DATA BLOCK:
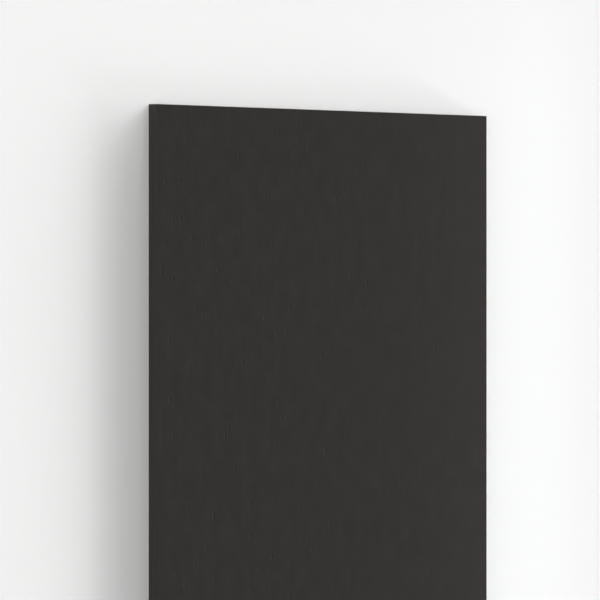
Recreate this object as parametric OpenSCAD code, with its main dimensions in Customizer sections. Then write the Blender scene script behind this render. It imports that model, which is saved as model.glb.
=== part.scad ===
// Decorative laminate sheet: one full-size sheet of the solid, compact grade.
// It lies flat with its decor face up, and its grain runs along Y.
// The origin is at the middle of the back face.

/* [Sheet] */
// Width of the sheet, across the grain
sheet_w = 1220; // [915:5:1860]
// Length of the sheet, along the grain
sheet_l = 2440; // [1830:5:4270]
// Thickness of the sheet, from the back face to the decor face
sheet_t = 25; // [6:0.5:30]

/* [Edges] */
// Width of the arris that eases each long and each short edge of both faces
arris = 0.5; // [0.2:0.1:2]
// Width of the nib taken off each upright corner
corner_nib = 1; // [0.5:0.1:5]

/* [Hidden] */
// Charcoal decor, with a core of the same near-black
charcoal = "#363432";

// Rectangle about the origin with its four corners cut off at 45 degrees.
// Each cut takes the length "ease" off both of the sides that meet there.
module eased_rectangle(width, height, ease) {
  side = width / 2;
  end = height / 2;
  polygon([
    [-side + ease, -end], [side - ease, -end],
    [side, -end + ease], [side, end - ease],
    [side - ease, end], [-side + ease, end],
    [-side, end - ease], [-side, -end + ease]
  ]);
}

// Outline of the sheet seen from above, with its corner nibs, through its whole thickness
module trimmed_outline() {
  linear_extrude(sheet_t) eased_rectangle(sheet_w, sheet_l, corner_nib);
}

// Section across the grain, swept along the length: eases the two long edges of both faces
module long_edge_section() {
  translate([0, 0, sheet_t / 2])
    rotate([90, 0, 0])
      linear_extrude(sheet_l, center = true) eased_rectangle(sheet_w, sheet_t, arris);
}

// Section along the grain, swept across the width: eases the two short edges of both faces
module short_edge_section() {
  translate([0, 0, sheet_t / 2])
    rotate([90, 0, 90])
      linear_extrude(sheet_w, center = true) eased_rectangle(sheet_l, sheet_t, arris);
}

// The whole sheet is one solid: decor papers and core are cured into one piece in the press.
// What the outline and both sections share is the trimmed board, with its arrises mitred at the corners.
module laminate_sheet() {
  color(charcoal)
    intersection() {
      trimmed_outline();
      long_edge_section();
      short_edge_section();
    }
}

laminate_sheet();
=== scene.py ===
# %% [markdown]
# # A full-size sheet of compact laminate
#
# The object is one sheet of decorative laminate of the solid, compact grade. Sheets of resin-soaked
# paper are stacked, a printed charcoal paper goes on each side, and a hot press cures the stack
# into one hard board. Nothing moves and nothing is screwed on, so all the work goes into its
# surface.
#
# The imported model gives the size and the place. Everything below is built round it, in metres:
# X across the sheet, Y along its length and its grain, and Z up out of the decor face.

# %% Load the frame
import math

import bmesh
import bpy
import numpy as np
from mathutils import Matrix, Vector, noise


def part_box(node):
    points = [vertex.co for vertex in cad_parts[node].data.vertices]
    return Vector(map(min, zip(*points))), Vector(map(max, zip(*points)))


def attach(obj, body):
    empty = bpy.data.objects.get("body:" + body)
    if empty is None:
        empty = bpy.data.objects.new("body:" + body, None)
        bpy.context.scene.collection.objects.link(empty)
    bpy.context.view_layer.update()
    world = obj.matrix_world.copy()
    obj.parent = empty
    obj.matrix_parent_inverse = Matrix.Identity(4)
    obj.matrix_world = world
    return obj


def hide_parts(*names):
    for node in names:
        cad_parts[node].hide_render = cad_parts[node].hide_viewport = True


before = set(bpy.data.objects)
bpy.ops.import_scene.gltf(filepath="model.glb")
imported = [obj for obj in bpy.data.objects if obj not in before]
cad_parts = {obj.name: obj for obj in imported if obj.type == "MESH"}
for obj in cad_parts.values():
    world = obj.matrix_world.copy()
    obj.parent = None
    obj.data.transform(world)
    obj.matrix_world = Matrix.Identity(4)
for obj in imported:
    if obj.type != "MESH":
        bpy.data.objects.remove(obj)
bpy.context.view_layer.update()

MM = 0.001
NODE = "laminate_sheet"
low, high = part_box(NODE)
width, length, thickness = high - low
centre = (low + high) / 2
print(f"sheet: {width / MM:.0f} x {length / MM:.0f} x {thickness / MM:.0f} mm")

# %% [markdown]
# ## Small helpers
#
# Blender's operators act on whatever is selected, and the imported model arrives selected. So every
# piece starts by clearing the selection. Edges and faces are then picked in code, by their place.

# %% Helpers for modelling
def clear_selection():
    """Selects nothing, so that the next operator touches only what it makes."""
    bpy.ops.object.select_all(action="DESELECT")


def name_piece(name):
    """Names the primitive that was just added, and its mesh."""
    piece = bpy.context.active_object
    piece.name = name
    piece.data.name = name
    return piece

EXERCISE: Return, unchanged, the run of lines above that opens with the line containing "in the press." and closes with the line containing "before = set(bpy.data.objects)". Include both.

ANSWER TO THIS EXERCISE:
// The whole sheet is one solid: decor papers and core are cured into one piece in the press.
// What the outline and both sections share is the trimmed board, with its arrises mitred at the corners.
module laminate_sheet() {
  color(charcoal)
    intersection() {
      trimmed_outline();
      long_edge_section();
      short_edge_section();
    }
}

laminate_sheet();
=== scene.py ===
# %% [markdown]
# # A full-size sheet of compact laminate
#
# The object is one sheet of decorative laminate of the solid, compact grade. Sheets of resin-soaked
# paper are stacked, a printed charcoal paper goes on each side, and a hot press cures the stack
# into one hard board. Nothing moves and nothing is screwed on, so all the work goes into its
# surface.
#
# The imported model gives the size and the place. Everything below is built round it, in metres:
# X across the sheet, Y along its length and its grain, and Z up out of the decor face.

# %% Load the frame
import math

import bmesh
import bpy
import numpy as np
from mathutils import Matrix, Vector, noise


def part_box(node):
    points = [vertex.co for vertex in cad_parts[node].data.vertices]
    return Vector(map(min, zip(*points))), Vector(map(max, zip(*points)))


def attach(obj, body):
    empty = bpy.data.objects.get("body:" + body)
    if empty is None:
        empty = bpy.data.objects.new("body:" + body, None)
        bpy.context.scene.collection.objects.link(empty)
    bpy.context.view_layer.update()
    world = obj.matrix_world.copy()
    obj.parent = empty
    obj.matrix_parent_inverse = Matrix.Identity(4)
    obj.matrix_world = world
    return obj


def hide_parts(*names):
    for node in names:
        cad_parts[node].hide_render = cad_parts[node].hide_viewport = True


before = set(bpy.data.objects)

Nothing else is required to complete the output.